Single by Subwoolfer
- Language: English
- Released: 10 January 2022
- Length: 2:52
- Label: Universal
- Songwriters: DJ Astronaut; Jim; Keith;
- Producers: Keith; Jim; DJ Astronaut;

Subwoolfer singles chronology
|  | "Give That Wolf a Banana" (2022) | "Melocoton (The Donka Donk Song)" (2022) |

Music video
- "Give That Wolf a Banana" on YouTube

Eurovision Song Contest 2022 entry
- Country: Norway
- Artists: Subwoolfer (Ben Adams and Gaute Ormasen)
- Language: English

Finals performance
- Semi-final result: 6th
- Semi-final points: 177
- Final result: 10th
- Final points: 182

Entry chronology
- ◄ "Fallen Angel" (2021)
- "Queen of Kings" (2023) ►

= Give That Wolf a Banana =

2022 single by Subwoolfer

"Give That Wolf a Banana" is the debut song by British-Norwegian pop duo Subwoolfer, released as a single on 10 January 2022. It represented Norway in the Eurovision Song Contest 2022 in Turin, Italy after winning Melodi Grand Prix 2022, Norway's national final. The single reached number four in Norway.

== Eurovision Song Contest ==

=== Melodi Grand Prix 2022 ===
About one week after the Eurovision Song Contest 2021, NRK officially opened for songwriters to submit entries for Melodi Grand Prix 2022. The submission window was set to close on 15 August 2021, but was later extended to 15 September 2021. The competition was open to all songwriters, and each songwriter could submit up to three songs. Each song should have had at least one Norwegian contributor, in order to "prioritize and promote the Norwegian music scene". In addition to the open submission, NRK also looked for possible entries through targeted search and direct dialogue with the Norwegian music industry. In late November 2021, it was reported that 21 entries had been selected to take part in the contest. Originally, the lineup of participating artists was scheduled to be revealed on 6 January 2022, and their entries at a later time; however, it was later decided they would be announced together on 10 January.

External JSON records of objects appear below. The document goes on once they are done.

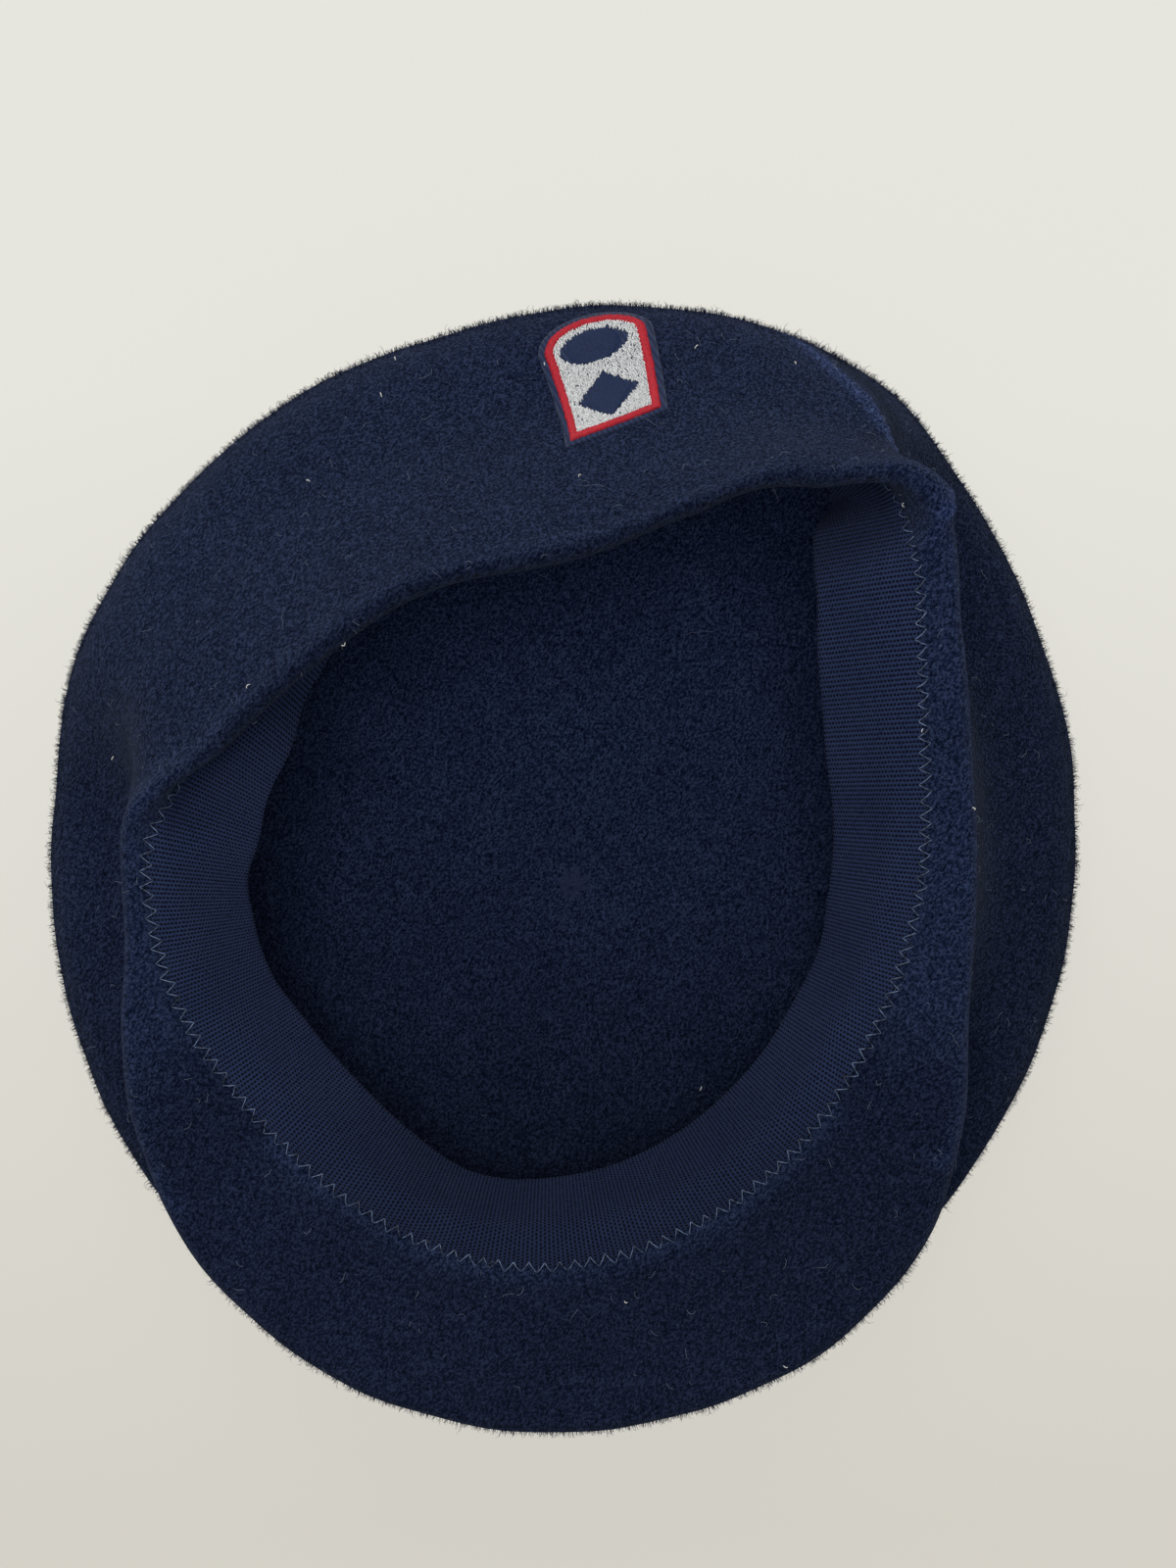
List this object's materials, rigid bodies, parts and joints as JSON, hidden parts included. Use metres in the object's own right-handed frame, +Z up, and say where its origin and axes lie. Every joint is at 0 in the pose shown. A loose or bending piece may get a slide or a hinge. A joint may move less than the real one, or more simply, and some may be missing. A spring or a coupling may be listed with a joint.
{
  "type": "felt beret cap with short peak",
  "caption": "Moulded wool felt beret-style cap with a soft flat crown, a short peak and a knitted sweatband, lying on its crown with the head opening up.",
  "frame": {"origin": "middle of the box's base, on the surface that the flat crown lies on", "axes": "+Z up out of the head opening, +Y towards the back of the cap, -Y towards the peak"},
  "size_m": [0.254, 0.275, 0.0659],
  "materials": {
    "navy_felt": "milled wool felt with a short raised nap",
    "knitted_ribbon": "fine ribbed knit, matte",
    "clear_thread": "fine glossy monofilament thread",
    "peak_board": "plain stiffening board",
    "navy_wool_yarn": "wool yarn",
    "badge_cloth": "felt cloth, even",
    "red_satin": "satin stitch",
    "white_chain": "chain stitch",
    "navy_satin": "satin stitch",
    "navy_thread": "fine sewing thread"
  },
  "bodies": {
    "root": {"felt_body": "navy_felt", "peak_board": "peak_board", "sweatband": "knitted_ribbon", "sweatband_zigzag_stitches": "clear_thread", "sweatband_seam_stitches": "navy_thread", "crown_closing_knot": "navy_wool_yarn", "badge_backing": "badge_cloth", "badge_border": "red_satin", "badge_field": "white_chain", "badge_motif": "navy_satin", "badge_edge_stitches": "navy_thread"}
  },
  "joints": []
}
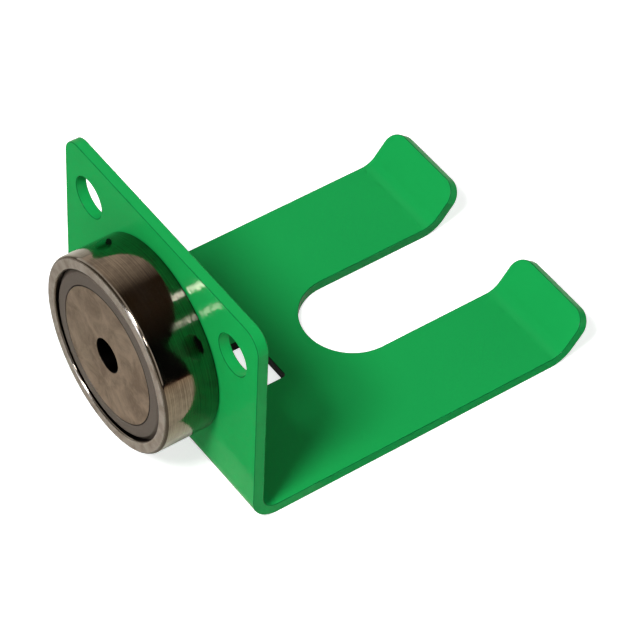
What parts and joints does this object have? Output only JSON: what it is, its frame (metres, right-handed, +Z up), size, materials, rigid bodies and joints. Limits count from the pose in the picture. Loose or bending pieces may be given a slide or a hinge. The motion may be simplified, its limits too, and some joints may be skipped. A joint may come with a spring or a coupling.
{
  "type": "magnetic hose hanger",
  "caption": "Folded steel fork bracket with a pot magnet on its upright plate; a hose drops into the open slot between two turned-up prongs.",
  "frame": {"origin": "centre of the magnet's contact face, which is the rim of its cup", "axes": "+Y from the magnet's face along the fork, +Z up the plate, X across the width"},
  "size_m": [0.0762, 0.1111, 0.0606],
  "materials": {
    "green_powder_coat": "glossy green powder coat on steel sheet",
    "nickel_plate": "turned steel with bright nickel plate",
    "nickel_magnet": "satin nickel plate on a sintered magnet",
    "grey_resin": "cast grey resin",
    "zinc_plate": "zinc-plated steel"
  },
  "bodies": {
    "root": {"bracket": "green_powder_coat", "magnet_cup": "nickel_plate", "magnet_disc": "nickel_magnet", "potting_ring": "grey_resin", "fixing_screw": "zinc_plate", "plain_washer": "zinc_plate", "lock_washer": "zinc_plate"}
  },
  "joints": []
}
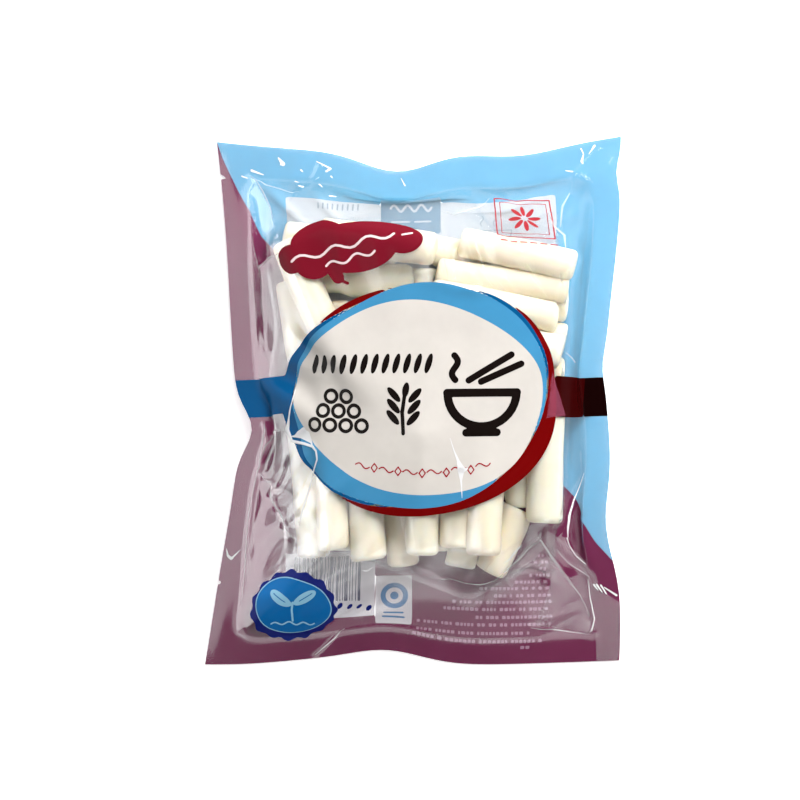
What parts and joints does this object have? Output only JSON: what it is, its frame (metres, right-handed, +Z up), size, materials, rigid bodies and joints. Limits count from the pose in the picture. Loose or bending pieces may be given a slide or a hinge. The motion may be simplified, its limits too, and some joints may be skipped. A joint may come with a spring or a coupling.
{
  "type": "sealed pouch of rice cake sticks",
  "caption": "Flat heat-sealed food pouch lying on its back, its film drawn over a filling of round rice cake sticks that ridge and bulge the front.",
  "frame": {"origin": "under the middle of the pouch, on the surface it lies on", "axes": "+Z up out of the printed front, +Y along the pouch from the bottom seal to the top seal, +X across it to the right as the front is seen"},
  "size_m": [0.183, 0.2322, 0.0334],
  "materials": {
    "film": "clear glossy film with printed areas",
    "rice_cake": "moist smooth ivory"
  },
  "bodies": {
    "root": {"pouch": "film"}
  },
  "joints": []
}
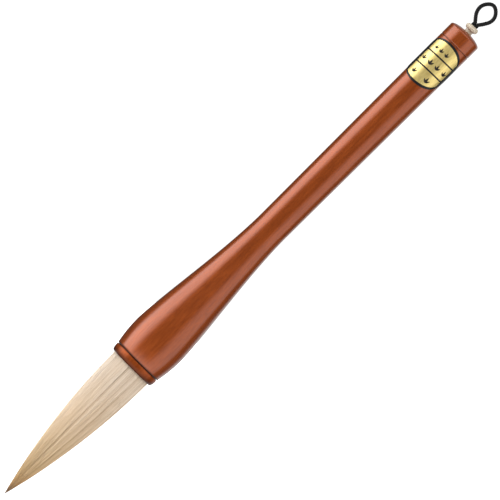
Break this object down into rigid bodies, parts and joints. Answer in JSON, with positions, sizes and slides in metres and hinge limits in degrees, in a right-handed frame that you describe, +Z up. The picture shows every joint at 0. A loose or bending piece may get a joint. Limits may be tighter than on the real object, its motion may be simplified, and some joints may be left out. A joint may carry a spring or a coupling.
{
  "type": "calligraphy brush",
  "caption": "Hanging calligraphy brush: long turned wooden handle with a swelling belly and mouth ring, pointed layered hair tuft, foil label, end cap, bead and cord loop.",
  "frame": {"origin": "top of the inside of the cord loop, where a hook or peg bears", "axes": "+Z up along the brush's own axis, from the hair's tip to the loop; the brush hangs tip down. +X across the loop, in the loop's plane. -Y is the side that the label faces."},
  "size_m": [0.022, 0.022, 0.25],
  "materials": {
    "handle_wood": "reddish brown stained wood with a glossy clear lacquer",
    "ring_wood": "the same wood, darker, glossy lacquer",
    "cap_wood": "reddish brown stained wood with a glossy clear lacquer",
    "label_foil": "pale gold foil paper with black borders, semi-gloss",
    "cover_hair": "cream animal hair, smoothed to a point",
    "mantle_hair": "golden tan animal hair",
    "core_hair": "brown stiff animal hair",
    "binding_thread": "waxed cotton thread",
    "rosin": "dark rosin",
    "glue": "amber glue",
    "cord": "black braided cord",
    "bead_ivory": "ivory-coloured bone or resin, satin"
  },
  "bodies": {
    "handle": {"handle_barrel": "handle_wood", "mouth_ring": "ring_wood", "end_cap": "cap_wood", "label": "label_foil", "cover_hair_root": "cover_hair", "mantle_hair_root": "mantle_hair", "core_hair_root": "core_hair", "root_thread": "binding_thread", "root_seal": "rosin", "glue_bed": "glue"},
    "tuft": {"cover_hair_tip": "cover_hair", "mantle_hair_tip": "mantle_hair", "core_hair_tip": "core_hair"},
    "cord": {"cord_leg_left": "cord", "cord_leg_right": "cord", "cord_knot": "cord"},
    "loop": {"hanging_loop": "cord"},
    "bead": {"bead": "bead_ivory"}
  },
  "joints": [
    {"name": "tuft_bend", "type": "hinge", "parent": "handle", "child": "tuft", "pos_m": [0, 0, -0.2039], "axis": [0, 1, 0], "range_deg": [-35, 35], "stiffness_Nm_per_rad": 0.02},
    {"name": "cord_turn", "type": "hinge", "parent": "handle", "child": "cord", "pos_m": [0, 0, -0.01815], "axis": [0, 0, 1], "continuous": true},
    {"name": "loop_flop", "type": "hinge", "parent": "cord", "child": "loop", "pos_m": [0, 0, -0.00855], "axis": [1, 0, 0], "range_deg": [-80, 80], "stiffness_Nm_per_rad": 0.0001},
    {"name": "bead_slide", "type": "slide", "parent": "cord", "child": "bead", "axis": [0, 0, 1], "range_m": [-0.0004, 0]}
  ]
}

The song would be one of five pre-qualified entrants to be in the final. The final would take place on 19 February 2022. The song would move on to the Gold Final, along with three others. The song would make it into the top two to move on to the Gold Duel. The song would eventually win the Gold Duel, and as a result, represented Norway in the Eurovision Song Contest 2022.

=== At Eurovision ===
According to Eurovision rules, all nations with the exceptions of the country that won the previous year's Eurovision (usually the host country, with a few exceptions) and the "Big Five" (France, Germany, Italy, Spain and the United Kingdom) are required to qualify from one of two semi-finals in order to compete for the final; the top ten countries from each semi-final progress to the final. The European Broadcasting Union (EBU) split up the competing countries into six different pots based on voting patterns from previous contests, with countries with favourable voting histories put into the same pot. On 25 January 2022, an allocation draw was held which placed each country in one of the two semi-finals, as well as which half of the show they would perform in. Norway was placed in the first semi-final, held on 10 May 2022, and performed in the second half of the show. After qualifying to the finals held on the 14 May 2022, they performed in spot 7 and went on to achieve 10th place with a total of 182 points.

==Valentine's edition==
On 11 February 2022, Subwoolfer released a Valentine's Day version of "Give That Wolf a Banana", titled "Give That Wolf a Romantic Banana".

==Charts==

Chart performance for "Give That Wolf a Banana"
| Chart (2022) | Peak position |
|---|---|
| Australia Digital Tracks (ARIA) | 33 |
| Austria (Ö3 Austria Top 40) | 67 |
| Global Excl. US (Billboard) | 165 |
| Greece International (IFPI Greece) | 35 |
| Iceland (Tónlistinn) | 3 |
| Ireland (IRMA) | 59 |
| Lithuania (AGATA) | 10 |
| Netherlands (Single Top 100) | 54 |
| Norway (VG-lista) | 4 |
| Sweden (Sverigetopplistan) | 13 |
| UK Singles (Official Charts) | 47 |

==Certifications==

Certifications for "Give That Wolf a Banana"
| Region | Certification | Certified units/sales |
| Norway (IFPI Norway) | Platinum | 60,000^{‡} |
^{‡} Sales+streaming figures based on certification alone.